Señora en el jardín, 1903
Fuente: https://www.wikiart.org/
A lo largo de la vida aparecen pequeños diálogos que, sin ser dramáticos, dejan una huella sutil. No por lo que dicen, sino por lo que revelan.
“Él me dijo que si las cosas cambiaban…”
“Eso no es así. Aunque cambien, todo seguirá igual.”
“Y entonces yo le dije que no quería…”
“Hubieras dicho que no podías. Suena mejor”.
“Hoy amanecí con el corazón apretado…”
“Siempre te tomas todo demasiado en serio”.
“Me subió el azúcar…”
“Yo, por suerte, estoy perfecto”.
Son respuestas que parecen insignificantes, casi automáticas. Pero con el tiempo una empieza a notar que, detrás de ese modo de contestar, hay algo más profundo: la dificultad de escuchar. No de oír palabras, sino de recibir lo que el otro trae.
Escuchar implica una pausa. Un espacio donde la experiencia ajena tiene valor por sí misma, sin necesidad de corregirla, minimizarla o convertirla en comparación. Cuando esa pausa no existe, la conversación se convierte en una carrera de relevos donde nadie entrega realmente nada; solo se pasan opiniones al vuelo.
A veces uno intenta ajustar el ritmo, explicar mejor, encontrar el punto de encuentro. Pero si la misma música se repite, si la respuesta llega siempre desde un lugar de superioridad o desdén, algo se va resintiendo. No es un golpe; es un desgaste silencioso.

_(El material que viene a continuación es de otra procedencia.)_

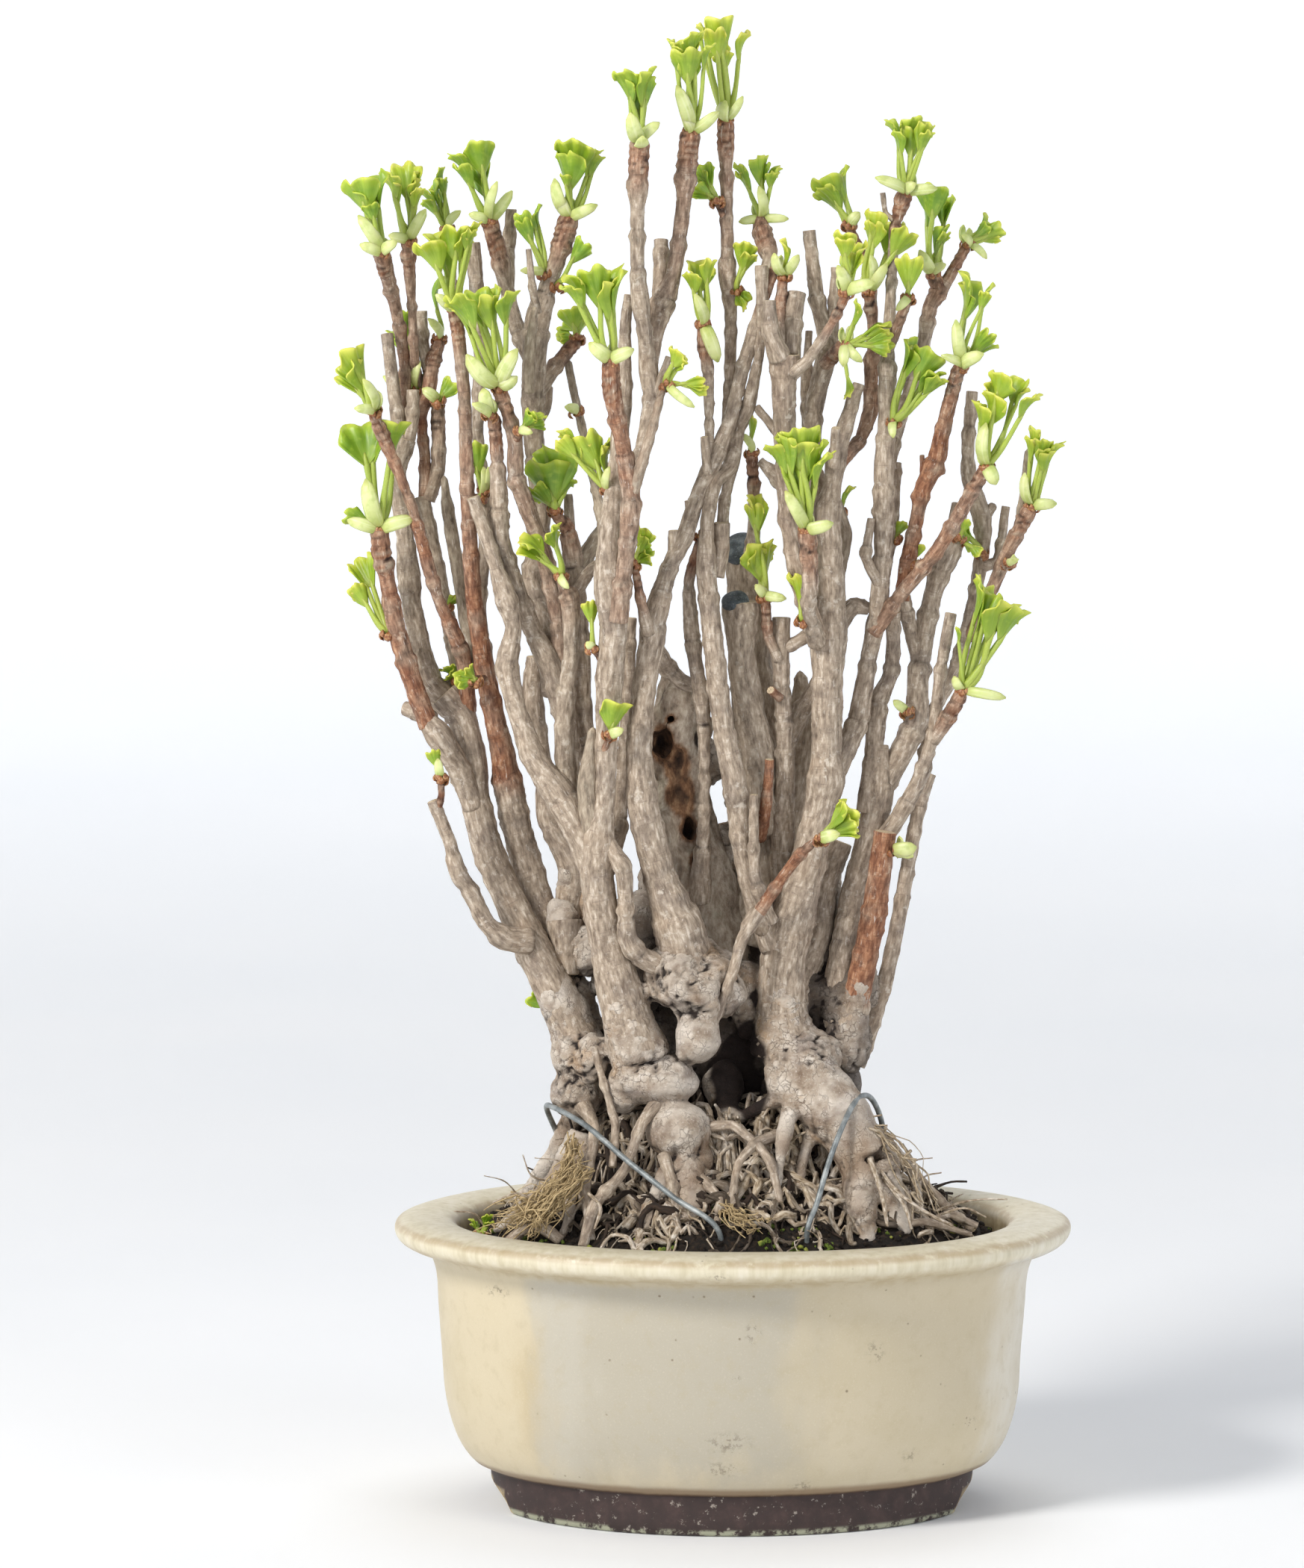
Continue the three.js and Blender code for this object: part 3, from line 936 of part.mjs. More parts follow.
addNode("pot", potSolid(), 0xe3d9c0, 0.55);
addNode("soil", largest(soil.asOriginal().simplify(SOIL_DETAIL)), 0x2c2119, 0.95);
addNode("wood", wood, 0x9a8b7d, 0.8);
wires.forEach(({ name, rows, side }) => addNode(name, wireSolid(rows, side, 0), 0x9aa6ab, 0.5));
addNode("drain_mesh_left", screens[0], 0x2f2f31, 0.6);
addNode("drain_mesh_right", screens[1], 0x2f2f31, 0.6);
for (const [name, paste] of Object.entries(PASTE)) {
  addNode(name, largest(pasteSolid(paste).subtract(grownWood)), 0x5d676d, 0.7);
}

let taken = grownWood;
Object.entries(SHOOTS).forEach(([name, plan], i) => {
  const { shoot, room } = growShoot(plan, 101 + i, taken);
  addNode(name, shoot, 0x9cc53d, 0.55);
  taken = taken.add(room);
});

// The origin goes under the middle of the whole plant.
const box = new THREE.Box3().setFromObject(group);
group.children.forEach((piece) => {
  piece.geometry.translate(-(box.min.x + box.max.x) / 2, -(box.min.y + box.max.y) / 2, -box.min.z);
});

export default group;
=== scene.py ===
"""A ginkgo bonsai grown together with its oval pot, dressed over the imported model."""
import math

import bpy
import numpy as np
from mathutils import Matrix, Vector


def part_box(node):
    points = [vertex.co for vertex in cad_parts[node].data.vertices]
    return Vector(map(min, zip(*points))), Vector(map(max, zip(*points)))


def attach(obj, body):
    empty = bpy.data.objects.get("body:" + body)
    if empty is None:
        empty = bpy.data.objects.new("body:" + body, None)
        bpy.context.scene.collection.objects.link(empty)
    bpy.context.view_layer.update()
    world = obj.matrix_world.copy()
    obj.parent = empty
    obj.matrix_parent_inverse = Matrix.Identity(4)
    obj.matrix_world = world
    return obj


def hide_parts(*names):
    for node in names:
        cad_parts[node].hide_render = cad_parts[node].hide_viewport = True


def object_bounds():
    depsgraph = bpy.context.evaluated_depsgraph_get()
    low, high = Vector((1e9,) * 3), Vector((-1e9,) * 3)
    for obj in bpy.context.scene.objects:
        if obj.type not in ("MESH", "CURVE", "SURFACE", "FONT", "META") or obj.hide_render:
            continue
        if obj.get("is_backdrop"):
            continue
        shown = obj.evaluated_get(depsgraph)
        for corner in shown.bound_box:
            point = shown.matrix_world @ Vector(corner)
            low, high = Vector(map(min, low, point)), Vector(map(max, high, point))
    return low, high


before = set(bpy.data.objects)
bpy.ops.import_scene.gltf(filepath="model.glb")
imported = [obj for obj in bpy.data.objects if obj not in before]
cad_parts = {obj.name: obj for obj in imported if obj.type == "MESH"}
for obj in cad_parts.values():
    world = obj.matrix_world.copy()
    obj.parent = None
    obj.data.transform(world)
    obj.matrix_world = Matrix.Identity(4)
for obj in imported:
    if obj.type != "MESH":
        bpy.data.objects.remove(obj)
CAD_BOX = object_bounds()

# ---- sizes in millimetres, from the middle of the pot's foot ----
# Half length and half depth of the pot's ovals.
RIM = (113, 88)
MOUTH = (92, 68)
FOOT = (80, 59)
# The part of the soil on which roots and crumbs lie.
BED = (MOUTH[0] - 3, MOUTH[1] - 3)
FLOOR_Z = 21
FLOOR_UNDER_Z = 12
# A drain hole's distance from the middle and its radius; the width and height of the arch in the foot ring.
DRAIN = (38, 9)
FOOT_ARCH = (46, 8.5)
SOIL_EDGE_Z = 86
SOIL_RISE = 27
WIRE_RADIUS = 0.95
# Where the photograph was taken from, and the camera's tilt in degrees and focal length.
EYE = np.array((-26.8, -2200.0, 464.0))
LOOKING_DOWN = 5.77
LENS = 152.66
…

Con los años entendemos que estos pequeños gestos —que algunos llaman micro desprecios— pueden moldear una relación entera. Y que cuando eso ocurre, no hay esfuerzo individual que equilibre la balanza. Entonces llega la pregunta inevitable: ¿cuánto más insistir antes de soltar?
Reconocer que es momento de tomar otro rumbo nunca es sencillo. Pero a veces esa decisión trae una claridad inesperada, una ligereza que confirma que estábamos cargando más de lo que creíamos.
No cuento esto desde la amargura, sino desde el aprendizaje. Las relaciones, como las cuentas, tienen cifras que no se alteran por voluntad. Podemos revisar los números, discutirlos, darles vueltas… pero siguen siendo los mismos. Y comprenderlo también es un acto de madurez.
Al final, como recuerda Serrat, “lo que no tiene es remedio”. Tal vez aceptar eso sea, en sí mismo, una forma de paz.